A No vote is what should induce massive fear and insecurity, not self-government. To spell out this is not negative campaigning, it’s telling the truth – before it’s too late. In contrast, a Yes vote would guarantee several things to the working class majority. Escape from dictatorship by the Tories. The chance to escape the looming assaults on our incomes, rights and conditions. The chance to shape Scotland’s future, by sustaining the energy, creativity and determination displayed by tens of thousands of people who’ve participated in Yes campaign events, and by fighting in turn for a socialist majority in the 2016 elections.

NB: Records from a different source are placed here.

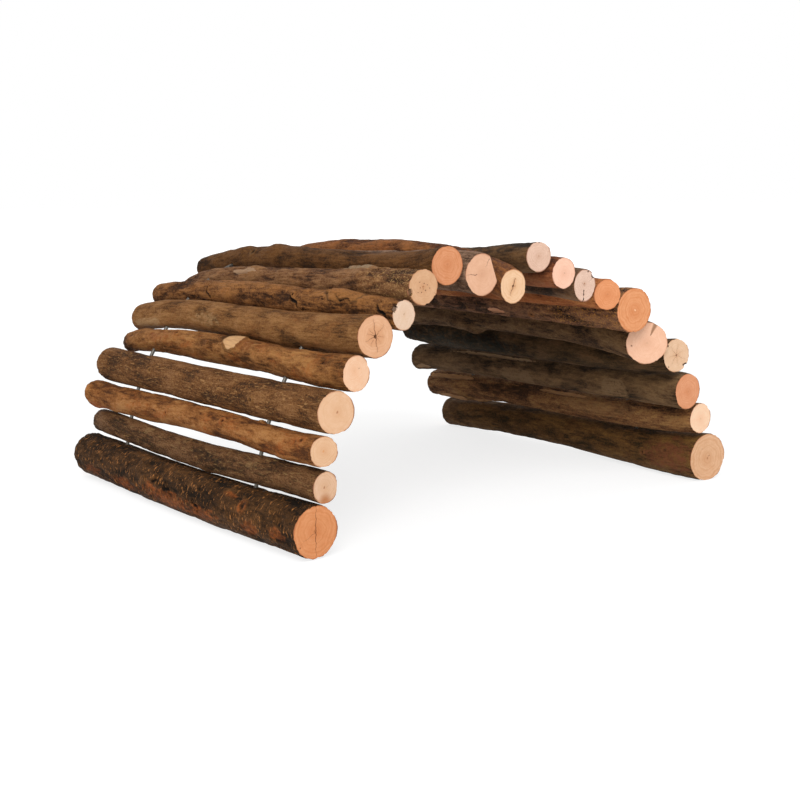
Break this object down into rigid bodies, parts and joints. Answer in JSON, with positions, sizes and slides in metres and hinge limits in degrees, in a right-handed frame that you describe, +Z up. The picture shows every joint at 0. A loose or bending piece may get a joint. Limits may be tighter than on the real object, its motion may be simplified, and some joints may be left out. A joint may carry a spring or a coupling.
{
  "type": "small animal bridge",
  "caption": "Bendable arch bridge and hide for small pets: bark-covered branch logs, sawn at both ends, drilled and strung side by side on steel wires.",
  "frame": {"origin": "on the ground, under the middle of the bounding box", "axes": "+X along the bridge from log_01 to log_21, +Y along the logs from their near sawn ends to their far ones, +Z up"},
  "size_m": [0.376, 0.3076, 0.1752],
  "materials": {
    "bark_01": "natural bark, sawn bare ends",
    "bark_02": "natural bark, sawn bare ends",
    "bark_03": "natural bark, sawn bare ends",
    "bark_04": "natural bark, sawn bare ends",
    "bark_05": "natural bark, sawn bare ends",
    "bark_06": "natural bark, sawn bare ends",
    "bark_07": "natural bark, sawn bare ends",
    "bark_08": "natural bark, sawn bare ends",
    "bark_09": "natural bark, sawn bare ends",
    "bark_10": "natural bark, sawn bare ends",
    "bark_11": "natural bark, sawn bare ends",
    "bark_12": "natural bark, sawn bare ends",
    "bark_13": "natural bark, sawn bare ends",
    "bark_14": "natural bark, sawn bare ends",
    "bark_15": "natural bark, sawn bare ends",
    "bark_16": "natural bark, sawn bare ends",
    "bark_17": "natural bark, sawn bare ends",
    "bark_18": "natural bark, sawn bare ends",
    "bark_19": "natural bark, sawn bare ends",
    "bark_20": "natural bark, sawn bare ends",
    "bark_21": "natural bark, sawn bare ends",
    "wire_steel": "plain drawn wire"
  },
  "bodies": {
    "log_01": {"log_01": "bark_01"},
    "log_02": {"log_02": "bark_02"},
    "log_03": {"log_03": "bark_03"},
    "log_04": {"log_04": "bark_04"},
    "log_05": {"log_05": "bark_05"},
    "log_06": {"log_06": "bark_06"},
    "log_07": {"log_07": "bark_07"},
    "log_08": {"log_08": "bark_08"},
    "log_09": {"log_09": "bark_09"},
    "log_10": {"log_10": "bark_10"},
    "log_11": {"log_11": "bark_11", "near_wire": "wire_steel", "far_wire": "wire_steel"},
    "log_12": {"log_12": "bark_12"},
    "log_13": {"log_13": "bark_13"},
    "log_14": {"log_14": "bark_14"},
    "log_15": {"log_15": "bark_15"},
    "log_16": {"log_16": "bark_16"},
    "log_17": {"log_17": "bark_17"},
    "log_18": {"log_18": "bark_18"},
    "log_19": {"log_19": "bark_19"},
    "log_20": {"log_20": "bark_20"},
    "log_21": {"log_21": "bark_21"}
  },
  "joints": [
    {"name": "bend_01", "type": "hinge", "parent": "log_02", "child": "log_01", "pos_m": [-0.1692, -0.00004, 0.03164], "axis": [0, -1, 0], "range_deg": [-11.5, 7.5], "deforming": ["near_wire", "far_wire"]},
    {"name": "bend_02", "type": "hinge", "parent": "log_03", "child": "log_02", "pos_m": [-0.16532, -0.00004, 0.05051], "axis": [0, -1, 0], "range_deg": [-13.5, 10.5], "deforming": ["near_wire", "far_wire"]},
    {"name": "bend_03", "type": "hinge", "parent": "log_04", "child": "log_03", "pos_m": [-0.15951, -0.00004, 0.06937], "axis": [0, -1, 0], "range_deg": [-16.5, 7.5], "deforming": ["near_wire", "far_wire"]},
    {"name": "bend_04", "type": "hinge", "parent": "log_05", "child": "log_04", "pos_m": [-0.14764, -0.00004, 0.09409], "axis": [0, -1, 0], "range_deg": [-16.5, 7.5], "deforming": ["near_wire", "far_wire"]},
    {"name": "bend_05", "type": "hinge", "parent": "log_06", "child": "log_05", "pos_m": [-0.13582, -0.00004, 0.11153], "axis": [0, -1, 0], "range_deg": [-16.5, 7.5], "deforming": ["near_wire", "far_wire"]},
    {"name": "bend_06", "type": "hinge", "parent": "log_07", "child": "log_06", "pos_m": [-0.11846, -0.00004, 0.13039], "axis": [0, -1, 0], "range_deg": [-16.5, 7.5], "deforming": ["near_wire", "far_wire"]},
    {"name": "bend_07", "type": "hinge", "parent": "log_08", "child": "log_07", "pos_m": [-0.10311, -0.00004, 0.14276], "axis": [0, -1, 0], "range_deg": [-18, 6], "deforming": ["near_wire", "far_wire"]},
    {"name": "bend_08", "type": "hinge", "parent": "log_09", "child": "log_08", "pos_m": [-0.08399, -0.00004, 0.1533], "axis": [0, -1, 0], "range_deg": [-15.5, 4.5], "deforming": ["near_wire", "far_wire"]},
    {"name": "bend_09", "type": "hinge", "parent": "log_10", "child": "log_09", "pos_m": [-0.06103, -0.00004, 0.16048], "axis": [0, -1, 0], "range_deg": [-19, 5], "deforming": ["near_wire", "far_wire"]},
    {"name": "bend_10", "type": "hinge", "parent": "log_11", "child": "log_10", "pos_m": [-0.03512, -0.00004, 0.16337], "axis": [0, -1, 0], "range_deg": [-17, 4], "deforming": ["near_wire", "far_wire"]},
    {"name": "bend_11", "type": "hinge", "parent": "log_11", "child": "log_12", "pos_m": [-0.01193, -0.00004, 0.1623], "axis": [0, 1, 0], "range_deg": [-16, 2], "deforming": ["near_wire", "far_wire"]},
    {"name": "bend_12", "type": "hinge", "parent": "log_12", "child": "log_13", "pos_m": [0.00889, -0.00004, 0.1584], "axis": [0, 1, 0], "range_deg": [-14, 10], "deforming": ["near_wire", "far_wire"]},
    {"name": "bend_13", "type": "hinge", "parent": "log_13", "child": "log_14", "pos_m": [0.02964, -0.00004, 0.1522], "axis": [0, 1, 0], "range_deg": [-12, 12], "deforming": ["near_wire", "far_wire"]},
    {"name": "bend_14", "type": "hinge", "parent": "log_14", "child": "log_15", "pos_m": [0.05045, -0.00004, 0.14436], "axis": [0, 1, 0], "range_deg": [-12, 12], "deforming": ["near_wire", "far_wire"]},
    {"name": "bend_15", "type": "hinge", "parent": "log_15", "child": "log_16", "pos_m": [0.07212, -0.00004, 0.13442], "axis": [0, 1, 0], "range_deg": [-14.5, 9.5], "deforming": ["near_wire", "far_wire"]},
    {"name": "bend_16", "type": "hinge", "parent": "log_16", "child": "log_17", "pos_m": [0.09721, -0.00004, 0.11927], "axis": [0, 1, 0], "range_deg": [-18, 6], "deforming": ["near_wire", "far_wire"]},
    {"name": "bend_17", "type": "hinge", "parent": "log_17", "child": "log_18", "pos_m": [0.11873, -0.00004, 0.10047], "axis": [0, 1, 0], "range_deg": [-18, 6], "deforming": ["near_wire", "far_wire"]},
    {"name": "bend_18", "type": "hinge", "parent": "log_18", "child": "log_19", "pos_m": [0.13566, -0.00004, 0.07946], "axis": [0, 1, 0], "range_deg": [-16, 8], "deforming": ["near_wire", "far_wire"]},
    {"name": "bend_19", "type": "hinge", "parent": "log_19", "child": "log_20", "pos_m": [0.15059, -0.00004, 0.05449], "axis": [0, 1, 0], "range_deg": [-13.5, 10.5], "deforming": ["near_wire", "far_wire"]},
    {"name": "bend_20", "type": "hinge", "parent": "log_20", "child": "log_21", "pos_m": [0.16156, -0.00004, 0.03136], "axis": [0, 1, 0], "range_deg": [-12.5, 11.5], "deforming": ["near_wire", "far_wire"]}
  ]
}
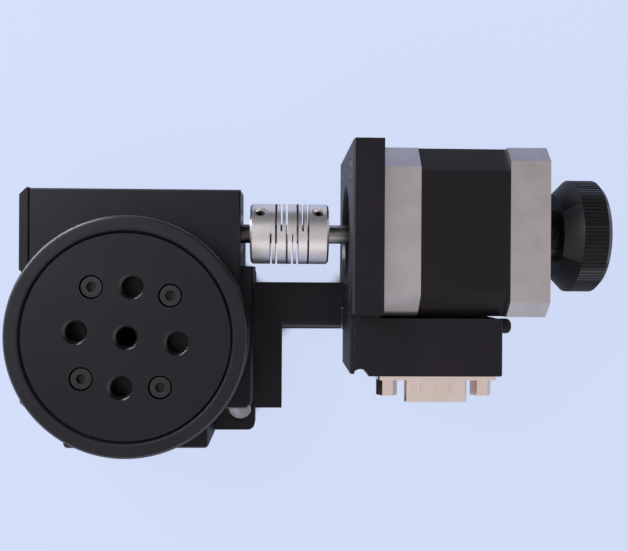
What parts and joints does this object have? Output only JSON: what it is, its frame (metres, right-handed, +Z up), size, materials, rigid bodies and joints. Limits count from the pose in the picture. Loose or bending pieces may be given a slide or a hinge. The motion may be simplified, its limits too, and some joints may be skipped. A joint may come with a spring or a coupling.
{
  "type": "motorised rotation stage",
  "caption": "Compact motor-driven rotation stage: a worm-driven round table in a square housing, with a stepping motor on a side bracket, a flexible coupling and a hand knob.",
  "frame": {"origin": "on the table's axis, at the underside of the base plate", "axes": "+Z up along the table's axis; +X parallel to the worm, towards the motor; +Y from the table's axis to the worm"},
  "size_m": [0.1531, 0.0789, 0.047],
  "materials": {
    "black_anodised": "fine satin anodised",
    "black_screw": "black oxide",
    "bright_steel": "ground",
    "bearing_steel": "polished",
    "blasted_silver": "bead blasted, clear anodised",
    "motor_cap_metal": "die cast, matt",
    "motor_stack_black": "satin",
    "rotor_steel": "turned",
    "copper_winding": "enamelled",
    "bronze": "machined",
    "nickel": "nickel plated",
    "gold": "gold plated",
    "black_plastic": "moulded",
    "gasket_rubber": "matt"
  },
  "bodies": {
    "base": {"base_plate": "black_anodised", "body_housing": "black_anodised", "base_screws": "black_screw", "worm_cover_gasket": "gasket_rubber", "worm_end_cover": "black_anodised", "worm_cover_screws": "black_screw", "table_bearing_outer_ring": "bearing_steel", "bearing_retainer_ring": "bright_steel", "retainer_screws": "black_screw", "worm_bearing_outer_rings": "bearing_steel", "worm_bearing_nut": "bright_steel", "home_sensor": "black_plastic", "motor_bracket": "black_anodised", "bracket_screws": "black_screw", "motor_plate": "black_anodised", "motor_plate_screw": "black_screw", "motor_plate_dowel": "bright_steel", "motor_mount_screws": "black_screw", "motor_front_cap": "motor_cap_metal", "motor_stator": "motor_stack_black", "stator_coils": "copper_winding", "motor_rear_cap": "motor_cap_metal", "motor_case_screws": "bright_steel", "motor_bearing_outer_rings": "bearing_steel", "connector_housing": "black_anodised", "connector_end_cover": "black_anodised", "connector_housing_screws": "black_screw", "connector_shell": "nickel", "connector_insulator": "black_plastic", "connector_pins": "gold", "connector_jackscrews": "nickel", "lead_grommet": "black_plastic"},
    "table": {"table_plate": "black_anodised", "scale_ring": "black_anodised", "table_screws": "black_screw", "spindle": "bright_steel", "worm_wheel": "bronze", "wheel_screws": "black_screw", "home_flag": "bright_steel", "table_bearing_inner_ring": "bearing_steel"},
    "rollers": {"bearing_rollers": "bearing_steel"},
    "drive": {"worm_shaft": "bright_steel", "worm_bearing_inner_rings": "bearing_steel", "flexible_coupling": "blasted_silver", "coupling_set_screws": "black_screw", "motor_shaft": "bright_steel", "motor_rotor": "rotor_steel", "motor_bearing_inner_rings": "bearing_steel", "hand_knob": "black_anodised", "knob_set_screw": "black_screw"}
  },
  "joints": [
    {"name": "table_turn", "type": "hinge", "parent": "base", "child": "table", "pos_m": [0, 0, 0], "axis": [0, 0, 1], "continuous": true},
    {"name": "roller_turn", "type": "hinge", "parent": "base", "child": "rollers", "pos_m": [0, 0, 0], "axis": [0, 0, 1], "continuous": true},
    {"name": "drive_turn", "type": "hinge", "parent": "base", "child": "drive", "pos_m": [0, 0.0265, 0.022], "axis": [1, 0, 0], "continuous": true}
  ],
  "couplings": [
    {"joint": "roller_turn", "follows": "table_turn", "ratio": 0.47},
    {"joint": "drive_turn", "follows": "table_turn", "ratio": 90}
  ]
}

Those older generations who were reared on the socialist aspirations of Labour and trade union pioneers have the chance to see those ideals pursued in an independent Scotland, where their voice can count. Young people raised to their feet by the referendum campaign have the chance to help build a genuinely democratic, inclusive, socialist Scotland that acts as an international beacon. And the SSP will remain as steadfast in fighting for not just independence but also socialism after the referendum as we have for the past 16 years. Join the growing forces that reject the dictatorship of capital, the dictatorship of the Tories, the dictatorship of Westminster. Our day will come!